Liselotte Pultarová in 1948
Liselotte Pultarová in 1948
photo: Archiv pamětníka

Liselotte Pultarová was born on the 2nd of December in 1929 in Leipzig, Germany, to Josef and Růžena Paduch. Her grandparents left for Germany in search of work at the end of the 19th century. Liselotte grew up in the local Czech community and attended Czech language school until the Nazi authorities closed it down. Her parents were members of the local Sokol sports club and were active in the Neruda cultural association. The family lived in Leipzig through the whole duration of WWII. Liselotte witnessed frequent air raids, bombing and liberation by the U. S. Army. Her future husband, Václav Pultar, was stationed in the Reich as a forced labourer. They married in May 1945 when Liselotte was 16. They left for Czechoslovakia, her father and grandparents remained in Germany for the time being.
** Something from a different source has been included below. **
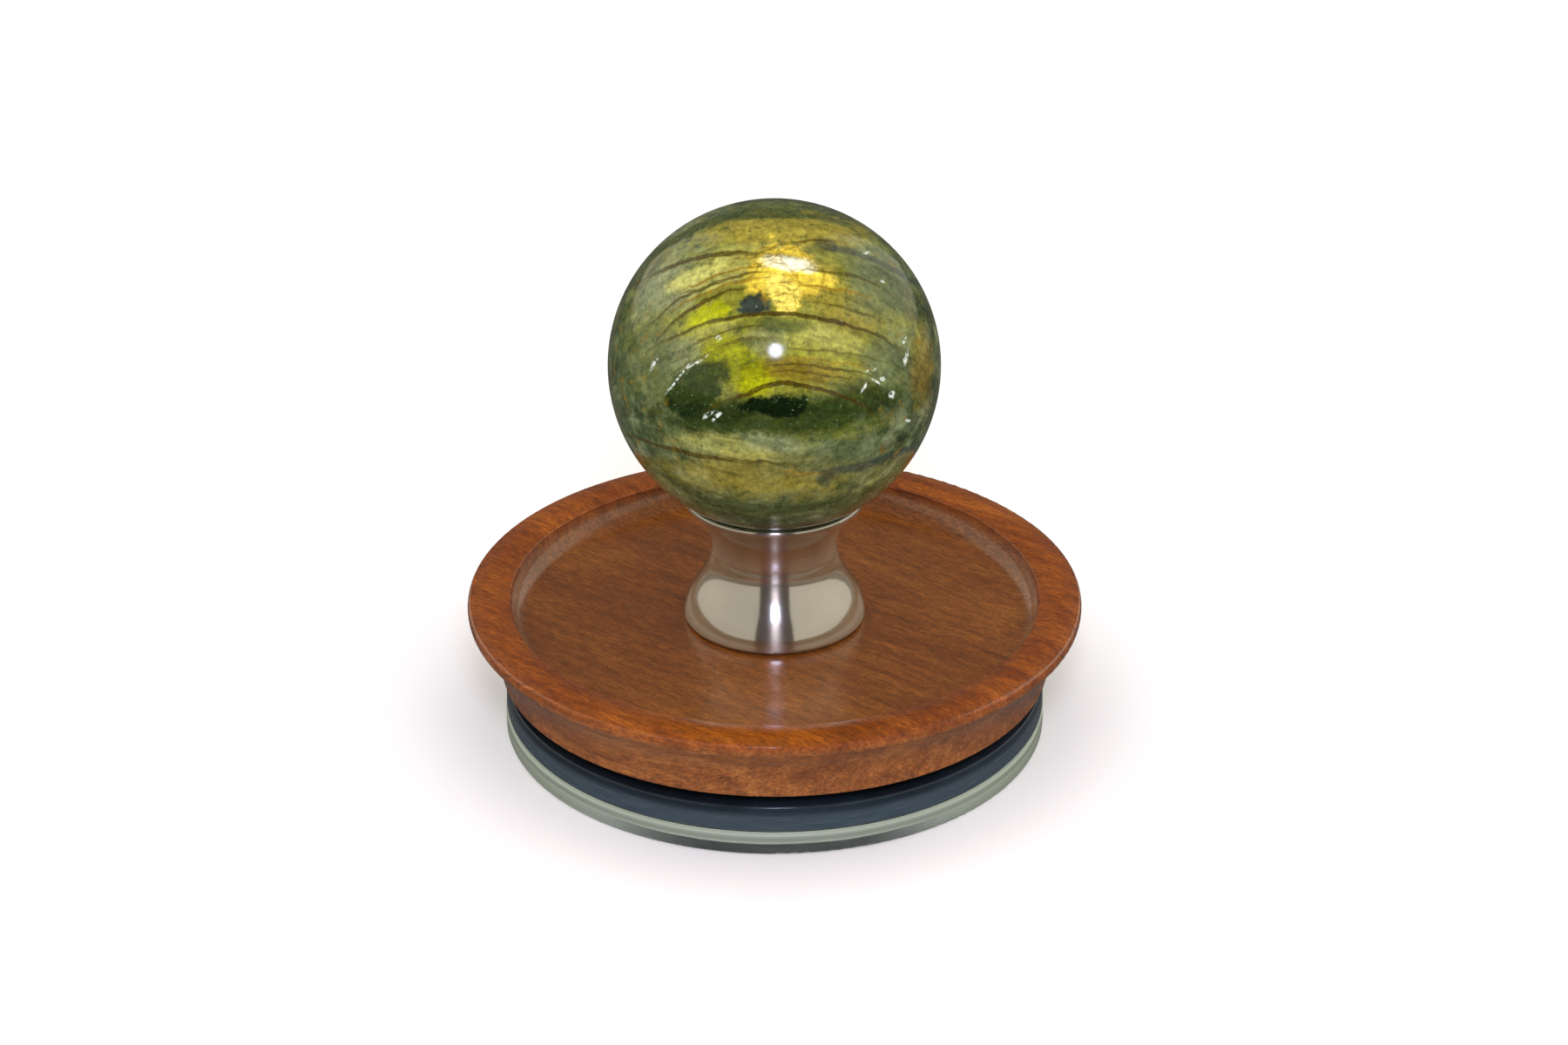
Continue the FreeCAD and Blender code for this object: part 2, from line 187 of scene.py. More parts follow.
# ---------------------------------------------------------------- labradorite ball
BALL_LOW, BALL_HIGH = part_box("stone_ball")
BALL_R = (BALL_HIGH.z - BALL_LOW.z) / 2
BALL_CENTRE = Vector((0, 0, BALL_HIGH.z - BALL_R))
LAYER_TILT = math.radians(CAMERA_RISE)  # the layers lean back, so that the camera sees them edge on
LAYER_BOW = 0.43  # how strongly they arch, in ball radii
FOLD = -0.33  # below this height the layers arch the other way
DEEP = 1000.0  # a cloud's reach in depth, in ball radii: the same all the way through
FRONT_FROM, FRONT_TO = 0.10, -0.12  # depth, in ball radii, over which the front's pattern comes in
RAGGED = 2.2  # how strongly the fine noise frays a cloud of raggedness 1
CHIP_SHARE = 0.8
POLISH = (0.13, 0.08)  # roughness of the stone's dull and bright grains
STONE_IOR = 1.38

MOSS = (0.098, 0.125, 0.052)
FERN = (0.035, 0.056, 0.018)
OLIVE = (0.26, 0.25, 0.022)
KHAKI = (0.27, 0.215, 0.030)
LIME = (0.33, 0.34, 0.004)
PALE = (0.50, 0.48, 0.12)
ASH = (0.22, 0.25, 0.125)
# painted sheen: the stone's gold flash as fixed colour, with a painted white-gold highlight at its brightest
GOLD_SHEEN = (0.76, 0.55, 0.05)
HOT_SPOT_HIGHLIGHT = (1.0, 0.95, 0.62)
FLARE_SHEEN = (1.0, 0.78, 0.14)
UMBER = (0.050, 0.030, 0.002)
SIENNA = (0.24, 0.135, 0.006)
RUSSET = (0.34, 0.20, 0.01)
SLATE = (0.020, 0.032, 0.030)
BOTTLE = (0.016, 0.034, 0.005)
PITCH = (0.003, 0.010, 0.001)
FROST = (0.80, 0.88, 0.78)
# the colour of the stone's painted glints
GLINT_MINT = (0.30, 0.38, 0.24)
TEAL = (0.03, 0.16, 0.17)

# clouds of colour inside the front of the stone: (x, height), (half width, half height) in ball radii,
# lean in degrees, softness, raggedness, colour, share
FRONT_CLOUDS = [
    ((0.00, 0.20), (0.74, 0.62), 0, 0.8, 0.7, OLIVE, 0.80),
    ((0.06, 0.76), (0.48, 0.12), 0, 0.8, 0.6, KHAKI, 0.85),
    ((-0.05, -0.66), (0.55, 0.13), 0, 1.0, 0.9, KHAKI, 0.62),
    ((0.35, -0.58), (0.35, 0.10), 0, 1.0, 0.9, MOSS, 0.6),
    ((-0.30, -0.51), (0.28, 0.07), -8, 0.8, 0.6, PALE, 0.40),
    ((-0.62, 0.42), (0.20, 0.14), 35, 0.9, 0.6, ASH, 0.75),
    ((-0.36, 0.50), (0.25, 0.085), 17, 0.7, 0.6, PALE, 0.85),
    ((-0.10, 0.64), (0.30, 0.05), 4, 0.8, 0.6, PALE, 0.5),
    ((-0.38, 0.26), (0.13, 0.07), 24, 0.5, 0.7, LIME, 1.0),
    ((-0.35, 0.15), (0.15, 0.07), 20, 0.8, 0.6, PALE, 0.40),
    ((-0.28, 0.02), (0.16, 0.13), 10, 0.7, 0.6, LIME, 0.95),
    ((-0.16, -0.09), (0.17, 0.11), -22, 0.6, 0.6, LIME, 1.0),
    ((0.15, -0.06), (0.24, 0.07), -6, 0.8, 0.7, SIENNA, 0.55),
    ((-0.05, 0.10), (0.12, 0.09), 0, 0.8, 0.6, ASH, 0.45),
    ((0.30, 0.12), (0.22, 0.075), -10, 0.9, 0.6, PALE, 0.35),
    ((0.42, 0.30), (0.22, 0.13), -18, 0.9, 0.7, KHAKI, 0.75),
    ((0.62, 0.45), (0.20, 0.20), 0, 0.9, 0.8, MOSS, 0.8),
    ((0.70, -0.03), (0.17, 0.16), 0, 0.9, 0.8, MOSS, 0.75),
    ((0.88, -0.05), (0.07, 0.22), 0, 0.9, 0.6, SIENNA, 0.45),
    ((-0.66, 0.00), (0.15, 0.20), 15, 0.9, 0.8, MOSS, 0.7),
    ((-0.50, 0.02), (0.10, 0.11), 30, 0.9, 0.6, ASH, 0.55),
    ((0.06, 0.19), (0.16, 0.04), -4, 0.8, 0.8, FERN, 0.65),
    ((0.10, 0.50), (0.30, 0.17), -14, 0.8, 0.9, KHAKI, 0.8),
    # painted sheen: the gold flash, with a painted white-gold highlight at its brightest
    ((0.05, 0.50), (0.20, 0.19), -20, 0.5, 0.9, GOLD_SHEEN, 0.95),
    ((0.24, 0.46), (0.16, 0.05), -14, 0.8, 0.8, GOLD_SHEEN, 0.6),
    ((0.08, 0.555), (0.15, 0.050), -6, 0.9, 0.7, HOT_SPOT_HIGHLIGHT, 1.0),
    ((0.05, 0.38), (0.10, 0.10), -25, 0.5, 0.9, FLARE_SHEEN, 0.8),
    ((-0.11, 0.305), (0.095, 0.060), 22, 0.5, 1.1, SLATE, 0.95),
    ((0.30, 0.685), (0.065, 0.035), 0, 0.6, 1.0, SLATE, 0.65),
    ((0.30, -0.685), (0.055, 0.035), 0, 0.6, 1.0, SLATE, 0.6),
    ((-0.46, -0.17), (0.21, 0.125), 36, 0.45, 0.7, BOTTLE, 0.92),
    ((-0.05, -0.33), (0.58, 0.115), 2, 0.6, 0.9, BOTTLE, 0.86),
    ((0.45, -0.25), (0.36, 0.09), 4, 0.8, 0.9, BOTTLE, 0.72),
    ((-0.02, -0.275), (0.19, 0.055), 3, 0.5, 1.3, PITCH, 1.0),
    ((-0.42, -0.31), (0.22, 0.05), -12, 0.8, 1.2, PITCH, 0.6),
    ((0.00, -0.50), (0.16, 0.045), 0, 0.9, 0.6, ASH, 0.5),
]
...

In the Soviet zone, they suffered such a hunger that her grandmother died of malnutrition and her grandfather went blind. Václav was an ardent Communist until the Communist coup d’état as his father had been a Communist before the war. Liselotte and Václav had two sons, the younger of whom died of leukaemia at the age of 41. She welcomed the Velvet Revolution with great joy. In 2020, she lived in her house in Hradec Králové.